- [YOUR INSTRUCTIONS]
Using the data beneath this instruction, retype only the lines from the one that contains "const drain = new THREE.Group();" down to the one that contains "cad_parts[node].hide_render = cad_parts[node].hide_viewport", both included, exactly as they appear.

>> START GIVEN MATERIAL

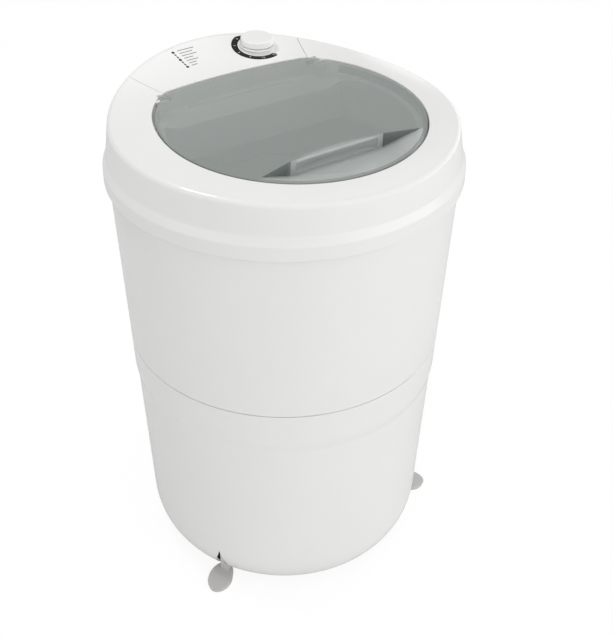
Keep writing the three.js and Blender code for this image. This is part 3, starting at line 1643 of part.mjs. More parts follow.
const timer = framed(timerFrame);
add(timer, 'knob_bezel', knobBezel(), whitePlastic());
add(timer, 'timer_knob', timerKnob(), whitePlastic());
add(timer, 'timer_shaft', timerShaft(), brass());
add(timer, 'timer_body', timerBody(), blackPlastic());
add(timer, 'timer_nut', timerNut(), zincSteel());

add(framed(lidFrame), 'lid', lid(), clearLid());
add(washer, 'lid_pin_right', lidPin(1), zincSteel());
add(washer, 'lid_pin_left', lidPin(-1), zincSteel());

add(washer, 'wash_tub', washTub(), softWhite());
add(washer, 'pulsator', pulsator(), whitePlastic());
add(washer, 'pulsator_bolt', pulsatorBolt(), zincSteel());
add(washer, 'drive_shaft', driveShaft(), zincSteel());
add(washer, 'shaft_seal', shaftSeal(), rubber());
add(washer, 'bearing_housing', bearingHousing(), castAluminium());
add(washer, 'upper_bush', upperBush(), brass());
add(washer, 'lower_bush', lowerBush(), brass());
add(washer, 'thrust_washer', thrustWasher(), brass());
add(washer, 'driven_pulley', drivenPulley(), castAluminium());
add(washer, 'pulley_nut', pulleyNut(), zincSteel());
add(washer, 'drive_belt', driveBelt(), rubber());

const motor = new THREE.Group();
motor.position.y = beltCentres;
washer.add(motor);
add(motor, 'motor_pulley', motorPulley(), castAluminium());
add(motor, 'motor_shaft', motorShaft(), zincSteel());
add(motor, 'motor_rotor', rotor(), darkSteel());
add(motor, 'motor_fan', fan(), blackPlastic());
add(motor, 'motor_stator', stator(), darkSteel());
add(motor, 'motor_windings', windings(), copper());
add(motor, 'motor_upper_frame', upperFrame(), castAluminium());
add(motor, 'motor_lower_frame', lowerFrame(), castAluminium());
addEach(motor, 'motor_screw', motorScrews(), zincSteel);

const capacitorPlace = new THREE.Group();
capacitorPlace.rotation.z = capacitorAngle * degree;
capacitorPlace.position.set(...polar(capacitorCircle, capacitorAngle), 0);
washer.add(capacitorPlace);
add(capacitorPlace, 'capacitor', capacitor(), castAluminium());
add(capacitorPlace, 'capacitor_clamp', capacitorClamp(), zincSteel());
add(capacitorPlace, 'capacitor_clamp_screw', clampScrew(), zincSteel());

const drain = new THREE.Group();
drain.rotation.z = drainAngle * degree;
drain.position.set(...polar(drainCircle, drainAngle), 0);
washer.add(drain);
add(drain, 'drain_strainer', drainStrainer(), greyPlastic());
add(drain, 'drain_outlet', drainOutlet(), greyPlastic());
add(washer, 'drain_hose', drainHose(), rubber());
add(washer, 'drain_spigot', drainSpigot(), greyPlastic());
add(washer, 'cable_gland', cableGland(), blackPlastic());

export default washer;
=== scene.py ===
# A round top-loading tub washer: white plastic shells, a slanted top cover with a smoky lid, and
# a timer knob behind the lid. Lengths here are in millimetres until a mesh is made.

import json
import math

import bmesh
import bpy
from mathutils import Matrix, Vector


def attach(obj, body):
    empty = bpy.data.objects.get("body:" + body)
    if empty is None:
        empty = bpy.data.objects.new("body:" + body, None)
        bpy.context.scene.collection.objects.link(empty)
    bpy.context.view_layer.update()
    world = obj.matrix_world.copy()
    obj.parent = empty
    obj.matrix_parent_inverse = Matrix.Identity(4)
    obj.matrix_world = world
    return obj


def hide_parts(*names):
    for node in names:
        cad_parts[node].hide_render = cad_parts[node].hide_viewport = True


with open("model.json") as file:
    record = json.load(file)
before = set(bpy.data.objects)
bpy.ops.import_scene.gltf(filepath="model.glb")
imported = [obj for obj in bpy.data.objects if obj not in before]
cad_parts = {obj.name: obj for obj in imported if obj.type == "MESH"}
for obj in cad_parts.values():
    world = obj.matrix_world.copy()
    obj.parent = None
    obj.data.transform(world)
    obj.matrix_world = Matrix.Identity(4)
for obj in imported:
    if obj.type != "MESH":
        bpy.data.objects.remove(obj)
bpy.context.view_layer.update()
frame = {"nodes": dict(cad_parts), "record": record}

# Dimensions, most of which the solids share

MM = 0.001
FIT = 0.3
WALL = 3
SEAM_RADIUS = 231.4
TOP_FLARE = 6.6
STEP_RISE = 1.2
STEP_DEPTH = 4.2
LOWER_TAPER = 10.9
BASE_CORNER_WIDTH = 26.5
BASE_CORNER_HEIGHT = 52
BASE_HEIGHT = 20
FLOOR_THICKNESS = 4
FLOOR_OPENING_RADIUS = 140
LOWER_SHELL_HEIGHT = 365.5
STEP_BELOW_SEAM = 53.5
STEP_HEIGHT = 14
SEAM_GAP = 1
UPPER_SHELL_HEIGHT = 271.5
UPPER_FLANGE_WIDTH = 20
JOIN_LIP_HEIGHT = 12.5
JOIN_LIP_ROOT = 6
FOOT_ANGLES = {"foot_front_left": -150, "foot_front_right": -30, "foot_rear": 90}
FOOT_REACH = 25
PAD_LENGTH = 50
PAD_WIDTH = 37
PAD_SLOPE = 10
PAD_TOP_HEIGHT = 12
PAD_TOE_LIFT = 7
PAD_SOLE_SHARE = 0.92
PAD_LIFT_SHARE = 0.5
NOTCH_APEX = 72
NOTCH_SHOULDER = 42
NOTCH_HALF_WIDTH = 9
NOTCH_CUT_BOTTOM = -2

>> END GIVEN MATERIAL

- [CORRECT ANSWER]
const drain = new THREE.Group();
drain.rotation.z = drainAngle * degree;
drain.position.set(...polar(drainCircle, drainAngle), 0);
washer.add(drain);
add(drain, 'drain_strainer', drainStrainer(), greyPlastic());
add(drain, 'drain_outlet', drainOutlet(), greyPlastic());
add(washer, 'drain_hose', drainHose(), rubber());
add(washer, 'drain_spigot', drainSpigot(), greyPlastic());
add(washer, 'cable_gland', cableGland(), blackPlastic());

export default washer;
=== scene.py ===
# A round top-loading tub washer: white plastic shells, a slanted top cover with a smoky lid, and
# a timer knob behind the lid. Lengths here are in millimetres until a mesh is made.

import json
import math

import bmesh
import bpy
from mathutils import Matrix, Vector


def attach(obj, body):
    empty = bpy.data.objects.get("body:" + body)
    if empty is None:
        empty = bpy.data.objects.new("body:" + body, None)
        bpy.context.scene.collection.objects.link(empty)
    bpy.context.view_layer.update()
    world = obj.matrix_world.copy()
    obj.parent = empty
    obj.matrix_parent_inverse = Matrix.Identity(4)
    obj.matrix_world = world
    return obj


def hide_parts(*names):
    for node in names:
        cad_parts[node].hide_render = cad_parts[node].hide_viewport = True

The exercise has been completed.